To find the speed of the particle at \( t = 2 \) seconds, we can follow these steps: ### Step 1: Calculate the Acceleration Given the force \( \vec{F} = (2\hat{i} + \hat{j} + 3\hat{k}) \) N and the mass \( m = 1 \) kg, we can calculate the acceleration \( \vec{a} \) using Newton's second law: \[ \vec{a} = \frac{\vec{F}}{m} \] Substituting the values: \[ \vec{a} = \frac{(2\hat{i} + \hat{j} + 3\hat{k})}{1} = 2\hat{i} + \hat{j} + 3\hat{k} \, \text{m/s}^2 \] ### Step 2: Use the Equation of Motion We can use the equation of motion to find the final velocity \( \vec{v} \) after \( t = 2 \) seconds. The equation is: \[ \vec{v} = \vec{u} + t \cdot \vec{a} \] Where \( \vec{u} = (2\hat{i} + \hat{j}) \) m/s is the initial velocity, and \( t = 2 \) s.
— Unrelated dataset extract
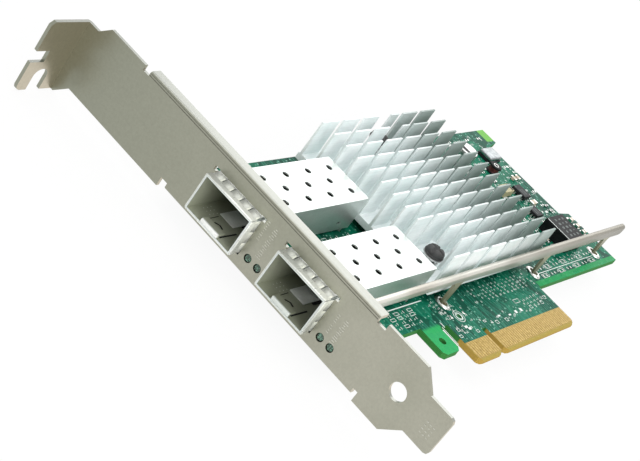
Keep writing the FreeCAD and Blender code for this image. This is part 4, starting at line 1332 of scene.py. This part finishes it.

Now substituting the values: \[ \vec{v} = (2\hat{i} + \hat{j}) + 2 \cdot (2\hat{i} + \hat{j} + 3\hat{k}) \] Calculating \( 2 \cdot (2\hat{i} + \hat{j} + 3\hat{k}) \): \[ = 4\hat{i} + 2\hat{j} + 6\hat{k} \] Now substituting this back into the equation for \( \vec{v} \): \[ \vec{v} = (2\hat{i} + \hat{j}) + (4\hat{i} + 2\hat{j} + 6\hat{k}) = (2 + 4)\hat{i} + (1 + 2)\hat{j} + 6\hat{k} \] Thus, \[ \vec{v} = 6\hat{i} + 3\hat{j} + 6\hat{k} \, \text{m/s} \] ### Step 3: Calculate the Speed The speed is the magnitude of the velocity vector \( \vec{v} \): \[ |\vec{v}| = \sqrt{(6)^2 + (3)^2 + (6)^2} \] Calculating the squares: \[ = \sqrt{36 + 9 + 36} = \sqrt{81} = 9 \, \text{m/s} \] ### Final Answer The speed of the particle at \( t = 2 \) seconds is \( 9 \, \text{m/s} \). ---